The earthquake sources capable of producing significant ground-motion at the site are identified and characterised from available source types. Source characterisation includes definition of source geometry (using a zone or polygon) and the probability distribution of potential rupture locations within the source. The source model selected for the site has been defined from four type of sources:

Finite fault sources represent a single tectonic fault. The complete fault geometry is defined by the upper and lower depth of the fault, dip and rake angles and strike direction. A finite fault source can be defined by its trace projection over the surface as a polyline, or by a 3D grid, representing subduction planes with varying dip and upper and lower depths.

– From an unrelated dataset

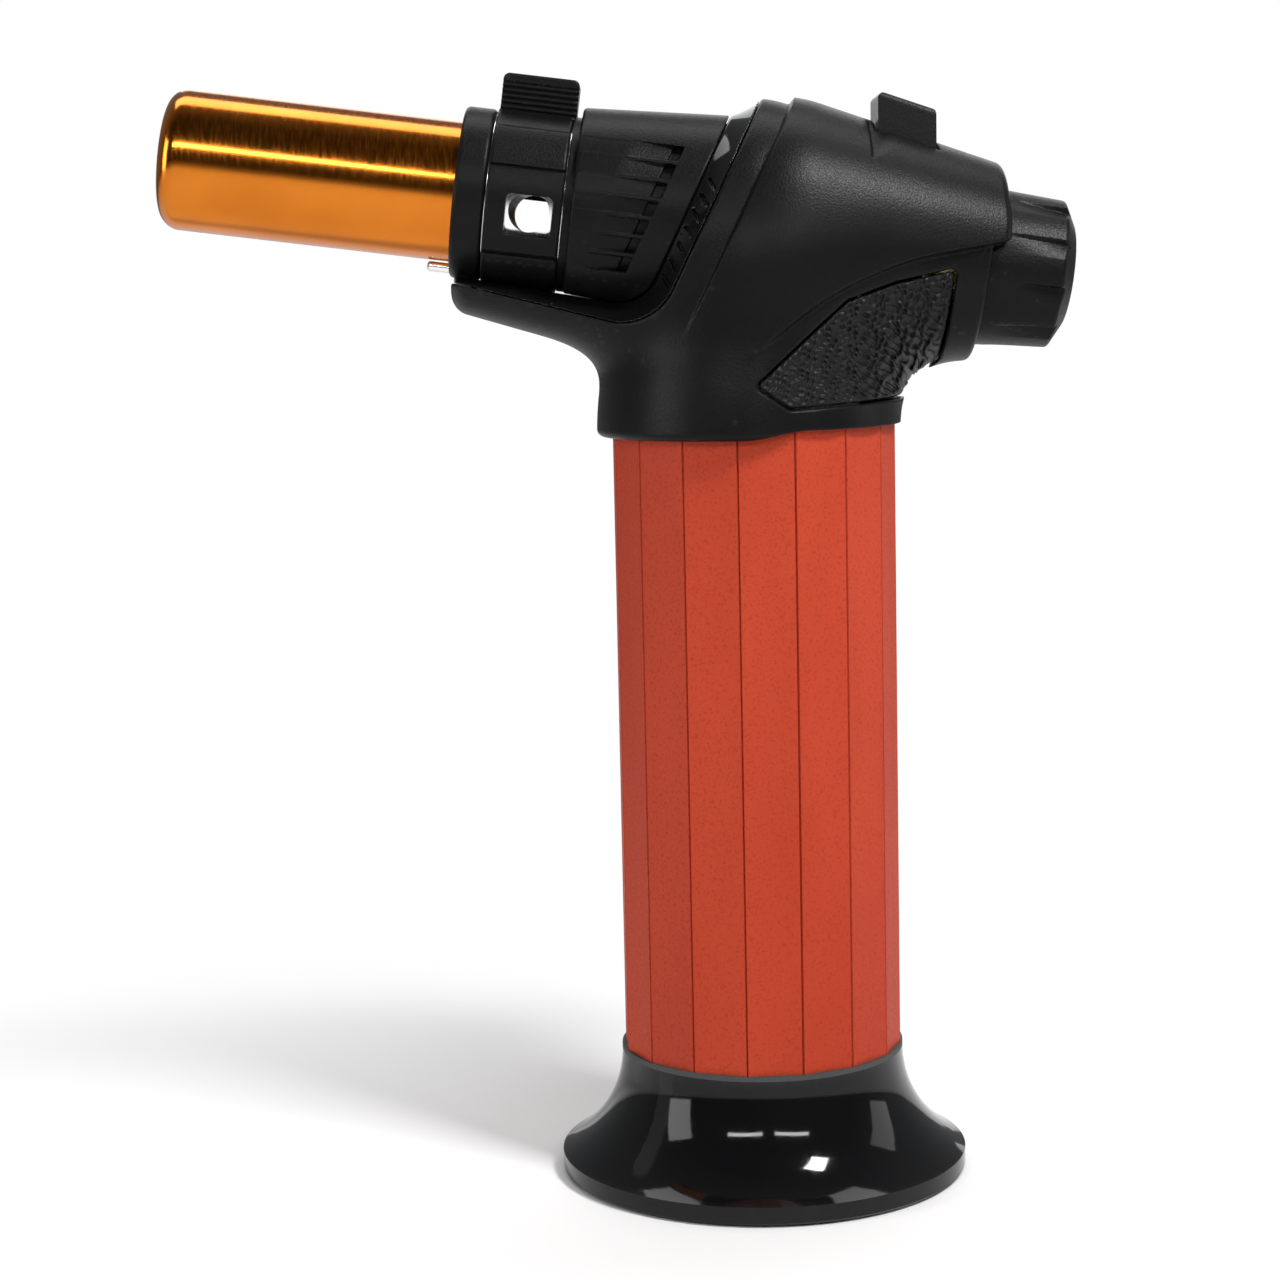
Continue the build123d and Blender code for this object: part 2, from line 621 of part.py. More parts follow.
def ignition_button():
    """Slides straight down; its lower flange keeps it inside the hood."""
    outline = Polyline(
        (BUTTON_FRONT, BUTTON_FRONT_TOP),
        (BUTTON_REAR, BUTTON_REAR_TOP),
        (BUTTON_REAR, BUTTON_FLANGE_REAR_TOP),
        (BUTTON_REAR + BUTTON_FLANGE, BUTTON_FLANGE_REAR_TOP),
        (BUTTON_REAR + BUTTON_FLANGE, BUTTON_BOTTOM),
        (BUTTON_FRONT - BUTTON_FLANGE, BUTTON_BOTTOM),
        (BUTTON_FRONT - BUTTON_FLANGE, BUTTON_FLANGE_FRONT_TOP),
        (BUTTON_FRONT, BUTTON_FLANGE_FRONT_TOP),
        close=True,
    )
    body = extrude(make_face(Plane.XZ * outline), amount=BUTTON_WIDTH / 2, both=True)
    top_edges = body.faces().sort_by(Axis.Z)[-1].edges()
    return fillet(top_edges, 0.8)


def piezo_body():
    body = block(
        (PIEZO_X - PIEZO_LENGTH / 2, PIEZO_X + PIEZO_LENGTH / 2),
        (-PIEZO_WIDTH / 2, PIEZO_WIDTH / 2),
        (PIEZO_BOTTOM, PIEZO_TOP),
    )
    bore_x = PLUNGER_LENGTH / 2 + RUNNING_GAP
    bore_y = PLUNGER_WIDTH / 2 + RUNNING_GAP
    return body - block((PIEZO_X - bore_x, PIEZO_X + bore_x), (-bore_y, bore_y), (PIEZO_FLOOR, PIEZO_TOP))


def piezo_plunger():
    return block(
        (PIEZO_X - PLUNGER_LENGTH / 2, PIEZO_X + PLUNGER_LENGTH / 2),
        (-PLUNGER_WIDTH / 2, PLUNGER_WIDTH / 2),
        (PLUNGER_BOTTOM, BUTTON_BOTTOM),
    )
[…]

The occurrence of earthquakes is assumed to be uniformly distributed within the source. The size of the rupture area for a given earthquake can be estimated from the magnitude,27 or can be specified as covering the entire fault surface. All finite fault sources assume that rupture surfaces have a uniform probability distribution over the entire fault surface. Finally, the entire fault surface is divided in a regular mesh and all possible faults planes of a given size (magnitude) are considered. The productivity associated with that magnitude is assumed to be equally distributed between the corresponding planes.28

Regional source models represent regions of homogenous seismicity and are often used for modelling earthquake patterns with or without tectonic evidence. These models span over a single tectonic region representing a geological unit or tectonic feature: active shallow crust, stable continental crust, subduction in-slab, subduction interface or deep seismicity. The boundaries of the regional sources are adjusted to follow the surface projection of identified faults, avoiding the interruption of a fault system unless major differences are observed. A single productivity is assigned to each regional source under the assumption that there is a uniform likelihood of earthquake occurrence within the source. Therefore, the sources must be consistent with the earthquake catalogue, limiting their extent to regions where the productivity is uniform.

Background seismicity sources are used to incorporate the in-buffer seismicity. The background seismicity incorporates the earthquake pattern observed in regions with no identified faults. These models assume that the seismicity is spatially uniform over wide regions, and hence largely ignores the patterns shown by historical seismicity. The historical seismicity is distributed uniformly over broad regions.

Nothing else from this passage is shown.